** Provided material **
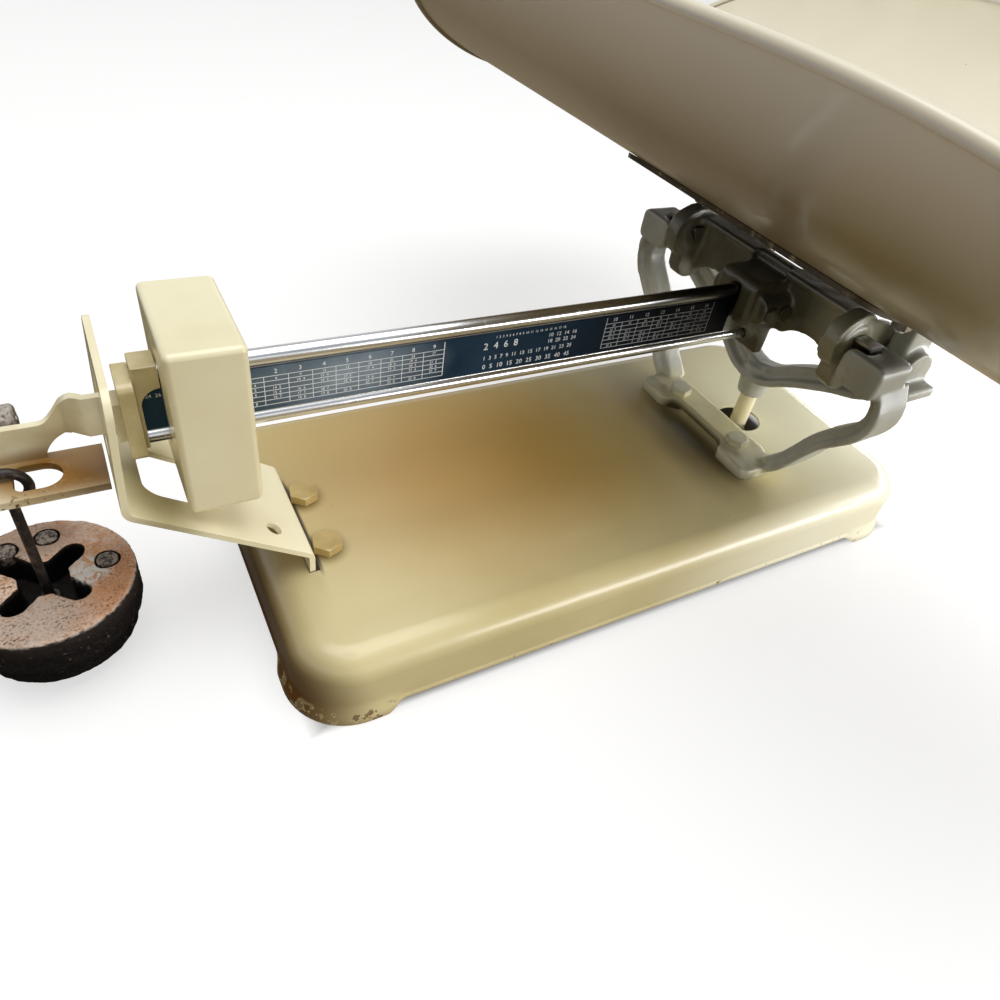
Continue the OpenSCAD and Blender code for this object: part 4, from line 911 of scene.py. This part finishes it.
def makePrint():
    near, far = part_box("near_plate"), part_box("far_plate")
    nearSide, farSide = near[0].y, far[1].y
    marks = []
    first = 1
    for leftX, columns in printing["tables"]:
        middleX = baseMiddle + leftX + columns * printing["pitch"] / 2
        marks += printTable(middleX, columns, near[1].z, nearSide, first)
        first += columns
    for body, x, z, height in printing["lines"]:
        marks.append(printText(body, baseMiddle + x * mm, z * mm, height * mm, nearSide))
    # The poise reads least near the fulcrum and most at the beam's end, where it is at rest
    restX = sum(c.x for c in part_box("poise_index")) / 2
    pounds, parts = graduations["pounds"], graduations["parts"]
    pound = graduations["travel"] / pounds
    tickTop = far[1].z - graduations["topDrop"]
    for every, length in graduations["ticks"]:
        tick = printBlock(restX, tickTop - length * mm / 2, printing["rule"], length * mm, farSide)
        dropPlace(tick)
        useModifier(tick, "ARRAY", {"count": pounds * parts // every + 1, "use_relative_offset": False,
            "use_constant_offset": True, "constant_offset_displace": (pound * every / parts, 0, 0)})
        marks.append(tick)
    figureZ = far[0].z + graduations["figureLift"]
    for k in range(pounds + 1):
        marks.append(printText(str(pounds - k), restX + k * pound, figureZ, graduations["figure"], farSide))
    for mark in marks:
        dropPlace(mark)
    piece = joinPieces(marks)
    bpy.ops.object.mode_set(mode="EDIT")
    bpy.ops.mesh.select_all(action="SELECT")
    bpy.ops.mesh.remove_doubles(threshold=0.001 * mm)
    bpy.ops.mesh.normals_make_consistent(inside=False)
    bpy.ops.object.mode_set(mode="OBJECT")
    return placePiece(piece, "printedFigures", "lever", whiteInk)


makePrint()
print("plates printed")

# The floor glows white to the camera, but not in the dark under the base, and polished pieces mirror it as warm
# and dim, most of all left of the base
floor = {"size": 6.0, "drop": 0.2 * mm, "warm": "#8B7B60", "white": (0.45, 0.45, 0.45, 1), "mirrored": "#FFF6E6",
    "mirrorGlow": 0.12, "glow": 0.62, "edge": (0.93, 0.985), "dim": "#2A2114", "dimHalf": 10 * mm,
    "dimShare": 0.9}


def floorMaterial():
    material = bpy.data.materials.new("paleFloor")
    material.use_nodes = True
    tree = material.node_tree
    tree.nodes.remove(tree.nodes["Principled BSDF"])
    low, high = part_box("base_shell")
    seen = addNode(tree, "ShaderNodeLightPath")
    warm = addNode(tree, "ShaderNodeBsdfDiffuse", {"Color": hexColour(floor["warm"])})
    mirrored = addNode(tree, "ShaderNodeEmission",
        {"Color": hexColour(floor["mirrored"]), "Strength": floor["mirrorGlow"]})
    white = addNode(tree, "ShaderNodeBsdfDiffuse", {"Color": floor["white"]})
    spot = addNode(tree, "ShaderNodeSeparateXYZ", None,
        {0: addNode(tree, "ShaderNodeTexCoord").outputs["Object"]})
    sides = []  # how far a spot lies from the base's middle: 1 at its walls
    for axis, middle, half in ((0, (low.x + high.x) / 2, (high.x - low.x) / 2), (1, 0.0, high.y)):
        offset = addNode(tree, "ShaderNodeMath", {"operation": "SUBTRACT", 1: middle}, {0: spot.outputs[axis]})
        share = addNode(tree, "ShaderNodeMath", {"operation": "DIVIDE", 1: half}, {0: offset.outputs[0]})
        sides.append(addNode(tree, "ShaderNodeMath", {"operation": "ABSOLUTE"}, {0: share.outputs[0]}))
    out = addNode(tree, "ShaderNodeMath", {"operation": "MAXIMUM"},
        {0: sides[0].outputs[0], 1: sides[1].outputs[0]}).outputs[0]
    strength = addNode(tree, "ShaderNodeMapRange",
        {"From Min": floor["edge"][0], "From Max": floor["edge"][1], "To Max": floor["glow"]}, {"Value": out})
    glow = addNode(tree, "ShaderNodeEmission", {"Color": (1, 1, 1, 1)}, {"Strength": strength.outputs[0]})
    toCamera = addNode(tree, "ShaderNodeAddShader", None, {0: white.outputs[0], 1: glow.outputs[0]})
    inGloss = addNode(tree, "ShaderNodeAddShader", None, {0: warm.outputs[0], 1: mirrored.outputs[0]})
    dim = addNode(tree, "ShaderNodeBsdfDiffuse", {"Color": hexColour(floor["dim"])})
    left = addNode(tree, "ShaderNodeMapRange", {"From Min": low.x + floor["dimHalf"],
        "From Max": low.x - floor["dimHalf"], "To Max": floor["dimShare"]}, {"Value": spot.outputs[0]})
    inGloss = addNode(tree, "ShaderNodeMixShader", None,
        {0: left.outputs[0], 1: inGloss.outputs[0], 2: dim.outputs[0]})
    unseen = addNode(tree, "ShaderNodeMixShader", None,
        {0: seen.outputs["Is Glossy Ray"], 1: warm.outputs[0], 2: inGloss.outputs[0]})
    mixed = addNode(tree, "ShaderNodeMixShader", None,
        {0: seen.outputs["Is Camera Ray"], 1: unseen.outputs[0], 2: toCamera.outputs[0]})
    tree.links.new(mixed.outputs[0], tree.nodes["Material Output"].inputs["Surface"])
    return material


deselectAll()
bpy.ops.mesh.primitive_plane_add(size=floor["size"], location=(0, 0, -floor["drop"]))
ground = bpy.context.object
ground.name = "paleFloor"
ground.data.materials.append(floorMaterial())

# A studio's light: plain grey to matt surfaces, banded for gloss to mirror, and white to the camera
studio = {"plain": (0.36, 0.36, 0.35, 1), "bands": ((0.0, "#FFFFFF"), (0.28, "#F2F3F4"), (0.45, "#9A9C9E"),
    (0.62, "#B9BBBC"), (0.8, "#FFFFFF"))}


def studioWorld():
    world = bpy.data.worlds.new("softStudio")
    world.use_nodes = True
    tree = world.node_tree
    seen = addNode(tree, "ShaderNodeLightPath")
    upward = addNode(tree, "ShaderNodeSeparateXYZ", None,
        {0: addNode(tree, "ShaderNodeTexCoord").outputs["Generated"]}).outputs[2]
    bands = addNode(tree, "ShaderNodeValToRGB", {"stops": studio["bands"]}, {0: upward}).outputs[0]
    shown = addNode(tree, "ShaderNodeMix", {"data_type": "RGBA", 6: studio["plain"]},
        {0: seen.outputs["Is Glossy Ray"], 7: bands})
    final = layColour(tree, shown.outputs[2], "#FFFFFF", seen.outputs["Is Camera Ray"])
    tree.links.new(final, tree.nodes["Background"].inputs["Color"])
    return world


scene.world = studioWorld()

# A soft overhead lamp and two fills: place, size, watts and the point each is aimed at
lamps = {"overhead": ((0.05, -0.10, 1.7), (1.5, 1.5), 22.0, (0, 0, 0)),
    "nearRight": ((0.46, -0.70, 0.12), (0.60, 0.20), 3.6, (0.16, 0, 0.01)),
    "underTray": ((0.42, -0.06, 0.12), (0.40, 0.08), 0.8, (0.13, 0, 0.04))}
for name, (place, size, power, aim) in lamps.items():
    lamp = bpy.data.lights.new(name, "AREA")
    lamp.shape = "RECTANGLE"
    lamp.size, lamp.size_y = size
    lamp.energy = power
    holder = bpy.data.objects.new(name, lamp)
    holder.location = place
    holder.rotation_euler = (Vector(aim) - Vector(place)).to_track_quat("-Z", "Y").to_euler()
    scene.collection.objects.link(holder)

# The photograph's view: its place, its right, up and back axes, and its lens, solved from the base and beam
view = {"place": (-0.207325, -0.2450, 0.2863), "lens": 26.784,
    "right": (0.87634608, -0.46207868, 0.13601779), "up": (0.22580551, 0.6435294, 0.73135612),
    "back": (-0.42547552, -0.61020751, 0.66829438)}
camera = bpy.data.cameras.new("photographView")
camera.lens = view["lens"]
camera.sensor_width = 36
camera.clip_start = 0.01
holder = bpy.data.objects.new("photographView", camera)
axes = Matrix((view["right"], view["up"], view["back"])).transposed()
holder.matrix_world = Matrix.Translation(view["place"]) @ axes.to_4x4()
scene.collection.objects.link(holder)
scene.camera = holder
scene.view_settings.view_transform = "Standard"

** Aim **
Looking at the material above, count the lines containing the string "scene" and reply with the count alone.

** Written reply **
6